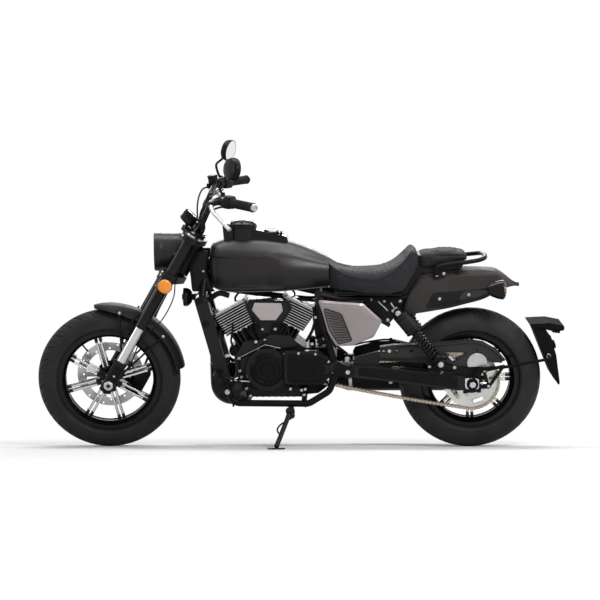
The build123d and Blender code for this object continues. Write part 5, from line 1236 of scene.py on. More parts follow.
# ---------------------------------------------------------------- tank
TANK = [  # X, bottom Z and half width, widest Z and half width, shoulder Z and half width, top Z
    (1091, 730, 34, 784, 58, 834, 40, 850),
    (1084, 712, 54, 780, 82, 848, 56, 866),
    (1066, 694, 78, 770, 110, 858, 74, 881),
    (1010, 682, 96, 768, 134, 868, 84, 899),
    (940, 681, 98, 770, 140, 870, 86, 903),
    (880, 682, 98, 772, 142, 869, 86, 901),
    (800, 684, 96, 772, 141, 862, 83, 891),
    (740, 688, 92, 772, 136, 852, 78, 878),
    (660, 694, 82, 768, 120, 828, 69, 848),
    (596, 698, 70, 760, 104, 806, 62, 818),
]


def between(table, x):
    """The table's row at x, on a smooth curve through its rows."""
    rows = sorted(table)
    x = min(max(x, rows[0][0]), rows[-1][0])
    k = max(i for i in range(len(rows) - 1) if rows[i][0] <= x)
    a, b = np.array(rows[k]), np.array(rows[k + 1])
    before = np.array(rows[k - 1]) if k else a * 2 - b
    after = np.array(rows[k + 2]) if k + 2 < len(rows) else b * 2 - a
    gap = b[0] - a[0]
    t = (x - a[0]) / gap
    m0 = (b - before) / max(1e-6, b[0] - before[0]) * gap
    m1 = (after - a) / max(1e-6, after[0] - a[0]) * gap
    return a * (2 * t**3 - 3 * t**2 + 1) + m0 * (t**3 - 2 * t**2 + t) + b * (3 * t**2 - 2 * t**3) + m1 * (t**3 - t**2)


def resample(points, count):
    """The same line with evenly spaced points."""
    p = np.array([tuple(q) for q in points], float)
    run = np.concatenate([[0], np.cumsum(np.linalg.norm(np.diff(p, axis=0), axis=1))])
    return np.stack([np.interp(np.linspace(0, run[-1], count), run, p[:, i]) for i in range(p.shape[1])], axis=1)


def spaced(outline, count):
    """A closed outline with evenly spaced points."""
    return resample(outline + [outline[0]], count)[:-1]


def clamp(v):
    return max(0.0, min(1.0, v))


def panel_depth(x, z):
    """How far the tank's side is set in: a flat front panel, a facet behind it, and the swell at the rear."""
    front = 842 + (z - 698) * 27 / 133
    rear = 780 + (z - 698) * 28 / 165
    facet = clamp((x - rear) / (front - rear))
    top = 831 + clamp((869 - x) / 61) * 32
    return facet * clamp((top - z) / 9) * clamp((1092 - x) / 26) * clamp((z - 694) / 14)


def tank_skin():
    rings = []
    for x in np.concatenate([np.linspace(596, 1060, 117), np.linspace(1064, 1091, 11)]):
        _, zb, wb, zc, w, zs, ws, zt = between(TANK, x)
        half = smooth([(wb * 0.9, zb), (wb + 2, zb + 5), ((wb + w) / 2 + 4, (zb + zc) / 2 - 2), (w, zc),
            ((w + ws) / 2 + 9, (zc + zs) / 2 + 10), (ws, zs), (ws * 0.55, zt - (zt - zs) * 0.22), (0, zt)], 8)
        side_line = []
        for y, z in resample(half, 86):
            depth = panel_depth(x, z) * clamp((y - 30) / 30)
            depth *= (max(-3, y - (w - 19)) if z > zc else 19) + max(0, x - 842) * 0.03
            side_line.append((y - depth, z))
        rings.append(both_sides(x, side_line))
    return rings


tank = Piece()
tank.rings(tank_skin())
tank.done("tank_shell", CHARCOAL, "matte_charcoal", replaces=["fuel_tank"], angle=60)
# the seam's lip along the tank's lower edge, in the light grey of the vents: a painted highlight for the light line
# along it
seam = Piece()
for y in SIDES:
    line = []
    for x in np.linspace(1078, 606, 60):
        _, zb, wb, *_ = between(TANK, x)
        line.append((x, y * (wb + 1.0), zb + 0.5))
    seam.tube(line, 2.2, 0, 8)
seam.done("tank_seam_painted_highlight", MESH, "satin_black")
tunnel = Piece()
tunnel.side([(1070, 712), (1060, 806), (1040, 800), (640, 722), (610, 716), (610, 706), (1050, 700)], -34, 34)
tunnel.done("tank_underside", SATIN, "satin_black", bevel=1)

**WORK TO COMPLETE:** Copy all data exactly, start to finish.

**CORRECT OUTPUT:**
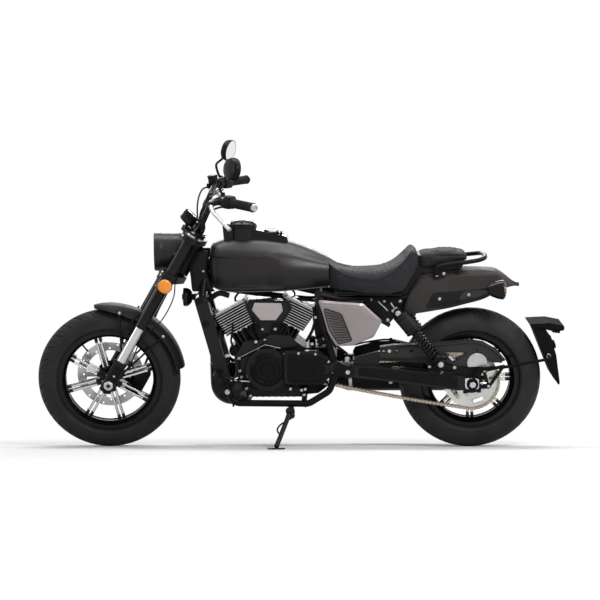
The build123d and Blender code for this object continues. Write part 5, from line 1236 of scene.py on. More parts follow.
# ---------------------------------------------------------------- tank
TANK = [  # X, bottom Z and half width, widest Z and half width, shoulder Z and half width, top Z
    (1091, 730, 34, 784, 58, 834, 40, 850),
    (1084, 712, 54, 780, 82, 848, 56, 866),
    (1066, 694, 78, 770, 110, 858, 74, 881),
    (1010, 682, 96, 768, 134, 868, 84, 899),
    (940, 681, 98, 770, 140, 870, 86, 903),
    (880, 682, 98, 772, 142, 869, 86, 901),
    (800, 684, 96, 772, 141, 862, 83, 891),
    (740, 688, 92, 772, 136, 852, 78, 878),
    (660, 694, 82, 768, 120, 828, 69, 848),
    (596, 698, 70, 760, 104, 806, 62, 818),
]


def between(table, x):
    """The table's row at x, on a smooth curve through its rows."""
    rows = sorted(table)
    x = min(max(x, rows[0][0]), rows[-1][0])
    k = max(i for i in range(len(rows) - 1) if rows[i][0] <= x)
    a, b = np.array(rows[k]), np.array(rows[k + 1])
    before = np.array(rows[k - 1]) if k else a * 2 - b
    after = np.array(rows[k + 2]) if k + 2 < len(rows) else b * 2 - a
    gap = b[0] - a[0]
    t = (x - a[0]) / gap
    m0 = (b - before) / max(1e-6, b[0] - before[0]) * gap
    m1 = (after - a) / max(1e-6, after[0] - a[0]) * gap
    return a * (2 * t**3 - 3 * t**2 + 1) + m0 * (t**3 - 2 * t**2 + t) + b * (3 * t**2 - 2 * t**3) + m1 * (t**3 - t**2)


def resample(points, count):
    """The same line with evenly spaced points."""
    p = np.array([tuple(q) for q in points], float)
    run = np.concatenate([[0], np.cumsum(np.linalg.norm(np.diff(p, axis=0), axis=1))])
    return np.stack([np.interp(np.linspace(0, run[-1], count), run, p[:, i]) for i in range(p.shape[1])], axis=1)


def spaced(outline, count):
    """A closed outline with evenly spaced points."""
    return resample(outline + [outline[0]], count)[:-1]


def clamp(v):
    return max(0.0, min(1.0, v))


def panel_depth(x, z):
    """How far the tank's side is set in: a flat front panel, a facet behind it, and the swell at the rear."""
    front = 842 + (z - 698) * 27 / 133
    rear = 780 + (z - 698) * 28 / 165
    facet = clamp((x - rear) / (front - rear))
    top = 831 + clamp((869 - x) / 61) * 32
    return facet * clamp((top - z) / 9) * clamp((1092 - x) / 26) * clamp((z - 694) / 14)


def tank_skin():
    rings = []
    for x in np.concatenate([np.linspace(596, 1060, 117), np.linspace(1064, 1091, 11)]):
        _, zb, wb, zc, w, zs, ws, zt = between(TANK, x)
        half = smooth([(wb * 0.9, zb), (wb + 2, zb + 5), ((wb + w) / 2 + 4, (zb + zc) / 2 - 2), (w, zc),
            ((w + ws) / 2 + 9, (zc + zs) / 2 + 10), (ws, zs), (ws * 0.55, zt - (zt - zs) * 0.22), (0, zt)], 8)
        side_line = []
        for y, z in resample(half, 86):
            depth = panel_depth(x, z) * clamp((y - 30) / 30)
            depth *= (max(-3, y - (w - 19)) if z > zc else 19) + max(0, x - 842) * 0.03
            side_line.append((y - depth, z))
        rings.append(both_sides(x, side_line))
    return rings


tank = Piece()
tank.rings(tank_skin())
tank.done("tank_shell", CHARCOAL, "matte_charcoal", replaces=["fuel_tank"], angle=60)
# the seam's lip along the tank's lower edge, in the light grey of the vents: a painted highlight for the light line
# along it
seam = Piece()
for y in SIDES:
    line = []
    for x in np.linspace(1078, 606, 60):
        _, zb, wb, *_ = between(TANK, x)
        line.append((x, y * (wb + 1.0), zb + 0.5))
    seam.tube(line, 2.2, 0, 8)
seam.done("tank_seam_painted_highlight", MESH, "satin_black")
tunnel = Piece()
tunnel.side([(1070, 712), (1060, 806), (1040, 800), (640, 722), (610, 716), (610, 706), (1050, 700)], -34, 34)
tunnel.done("tank_underside", SATIN, "satin_black", bevel=1)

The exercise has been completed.